Whether you are hosting Thanksgiving dinner or bringing a few dishes to share, make your recipes healthier with less fat, sugar, and calories.
“There is more sugar and fat in most recipes than is needed, and no one will notice the difference if you skim calories by using lower calorie ingredients,” says Diekman.
Thanksgiving tables are bountiful and beautiful displays of traditional family favorites. Before you fill your plate, survey the buffet table and decide what you’re going to choose. Then select reasonable-sized portions of foods you cannot live without.
“Don’t waste your calories on foods that you can have all year long,” suggests Diekman. “Fill your plate with small portions of holiday favorites that only come around once a year so you can enjoy desirable, traditional foods.”
Skip the Seconds. Try to resist the temptation to go back for second helpings. “Leftovers are much better the next day, and if you limit yourself to one plate, you are less likely to overeat and have more room for a delectable dessert,” Diekman says.
Choose the Best Bets on the Buffet. While each of us has our own favorites, keep in mind that some holiday foods are better choices than others. “White turkey meat, plain vegetables, roasted sweet potatoes, mashed potatoes, defatted gravy, and pumpkin pie tend to be the best bets because they are lower in fat and calories,” says Diekman. But she adds that, “if you keep your portions small, you can enjoy whatever you like.”
Eating slowly, putting your fork down between bites, and tasting each mouthful is one of the easiest ways to enjoy your meal and feel satisfied with one plate full of food, experts say. Choosing whole grains, fruits, vegetables, broth-based soups, salads, and other foods with lots of water and fiber add to the feeling of fullness.
Spread out the food and fun all day long.
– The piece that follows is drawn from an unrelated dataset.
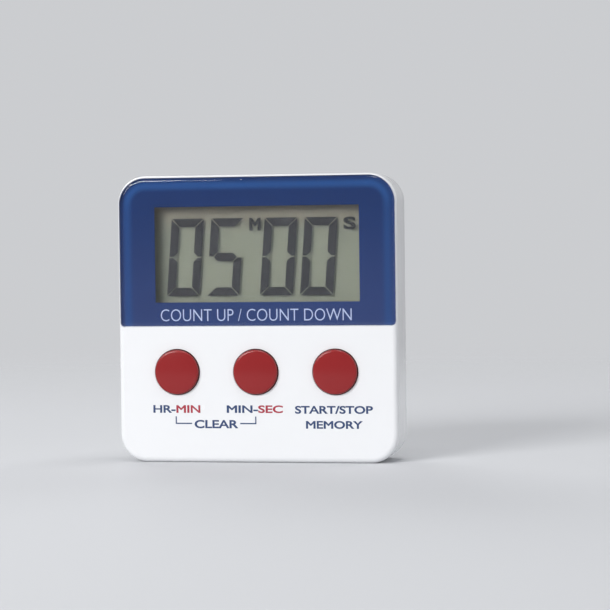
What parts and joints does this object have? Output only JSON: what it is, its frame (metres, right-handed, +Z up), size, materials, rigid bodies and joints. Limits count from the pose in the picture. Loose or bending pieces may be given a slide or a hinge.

At the Finn family Thanksgiving gathering, they schedule dessert after a walk, while watching a movie together.
“We eat midday, and instead of another meal at dinnertime, we continue the feast with dessert a few hours after the main meal,” Finn explains.
Don’t forget those alcohol calories that can add up quickly.
“Have a glass of wine or a wine spritzer and between alcoholic drinks, (or) enjoy sparkling water,” says Diekman. “this way you stay hydrated, limit alcohol calories, and stay sober.”
The holiday season is a time for celebration. With busy schedules and so many extra temptations, this is a good time to strive for weight maintenance instead of weight loss.
“Shift from a mindset of weight loss to weight maintenance,” says Finn. “You will be ahead of the game if you can avoid gaining any weight over the holidays.”